## The task:
In the data below, find the line containing "What three.js and"; reproduce that line and all subsequent lines exactly, and nothing else.

## Exercise materials:
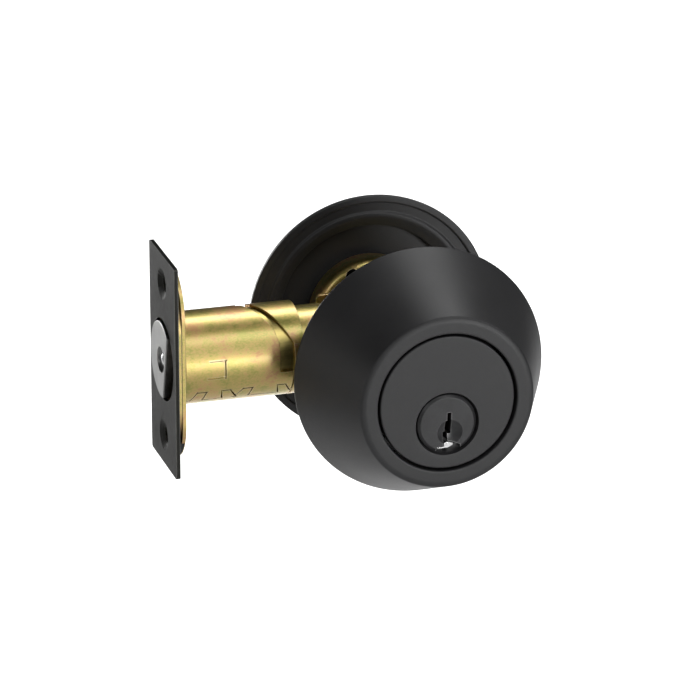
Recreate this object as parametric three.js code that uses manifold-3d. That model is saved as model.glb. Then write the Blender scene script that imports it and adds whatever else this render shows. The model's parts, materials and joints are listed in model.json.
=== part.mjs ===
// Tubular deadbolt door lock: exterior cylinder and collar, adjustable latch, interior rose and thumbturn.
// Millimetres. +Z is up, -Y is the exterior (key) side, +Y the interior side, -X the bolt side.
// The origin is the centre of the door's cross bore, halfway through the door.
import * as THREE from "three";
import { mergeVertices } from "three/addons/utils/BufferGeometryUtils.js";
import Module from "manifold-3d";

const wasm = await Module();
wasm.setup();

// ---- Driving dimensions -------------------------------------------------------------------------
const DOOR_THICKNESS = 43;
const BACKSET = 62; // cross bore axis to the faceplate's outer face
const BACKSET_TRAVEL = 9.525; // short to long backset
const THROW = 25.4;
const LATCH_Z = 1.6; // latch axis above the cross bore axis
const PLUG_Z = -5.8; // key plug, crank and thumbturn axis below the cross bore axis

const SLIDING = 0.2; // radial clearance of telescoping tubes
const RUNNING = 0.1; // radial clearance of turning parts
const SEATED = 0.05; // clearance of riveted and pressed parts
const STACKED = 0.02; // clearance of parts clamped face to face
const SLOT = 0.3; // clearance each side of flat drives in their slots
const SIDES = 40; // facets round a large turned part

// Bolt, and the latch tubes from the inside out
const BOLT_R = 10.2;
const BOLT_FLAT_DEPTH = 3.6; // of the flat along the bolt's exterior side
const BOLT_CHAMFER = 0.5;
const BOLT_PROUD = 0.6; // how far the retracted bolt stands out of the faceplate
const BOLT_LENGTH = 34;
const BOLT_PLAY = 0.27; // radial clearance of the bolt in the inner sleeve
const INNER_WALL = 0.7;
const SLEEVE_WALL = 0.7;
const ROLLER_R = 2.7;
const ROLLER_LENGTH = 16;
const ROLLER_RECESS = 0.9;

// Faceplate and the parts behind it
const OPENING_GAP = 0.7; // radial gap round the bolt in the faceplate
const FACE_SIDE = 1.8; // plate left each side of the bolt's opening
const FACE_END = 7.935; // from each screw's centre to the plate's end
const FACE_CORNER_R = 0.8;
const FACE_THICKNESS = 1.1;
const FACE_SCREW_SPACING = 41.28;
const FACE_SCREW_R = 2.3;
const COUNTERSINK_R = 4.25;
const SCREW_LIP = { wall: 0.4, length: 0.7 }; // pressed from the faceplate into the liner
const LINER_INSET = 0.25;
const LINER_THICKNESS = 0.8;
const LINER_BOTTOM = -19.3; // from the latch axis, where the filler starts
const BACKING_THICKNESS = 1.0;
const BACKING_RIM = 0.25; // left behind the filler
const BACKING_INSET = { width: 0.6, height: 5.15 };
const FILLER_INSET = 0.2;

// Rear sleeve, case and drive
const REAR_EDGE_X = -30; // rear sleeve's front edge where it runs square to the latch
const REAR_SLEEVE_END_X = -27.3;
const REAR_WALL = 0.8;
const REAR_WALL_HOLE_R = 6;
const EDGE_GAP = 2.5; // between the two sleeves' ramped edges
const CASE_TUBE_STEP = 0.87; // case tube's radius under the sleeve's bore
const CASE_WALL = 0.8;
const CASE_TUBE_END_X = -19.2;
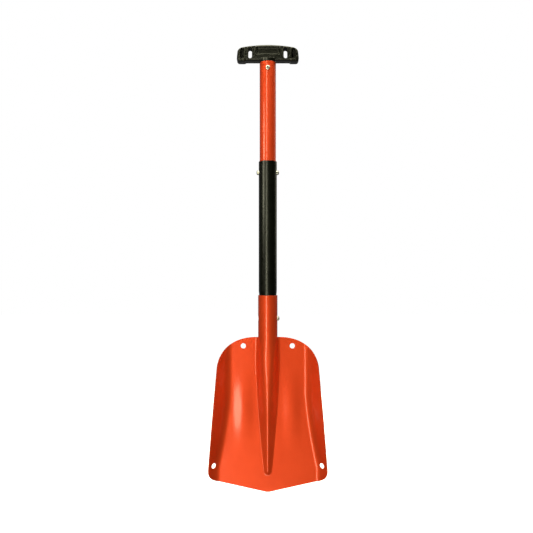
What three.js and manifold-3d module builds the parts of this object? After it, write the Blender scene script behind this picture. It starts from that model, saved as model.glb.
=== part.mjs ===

## Task result:
What three.js and manifold-3d module builds the parts of this object? After it, write the Blender scene script behind this picture. It starts from that model, saved as model.glb.
=== part.mjs ===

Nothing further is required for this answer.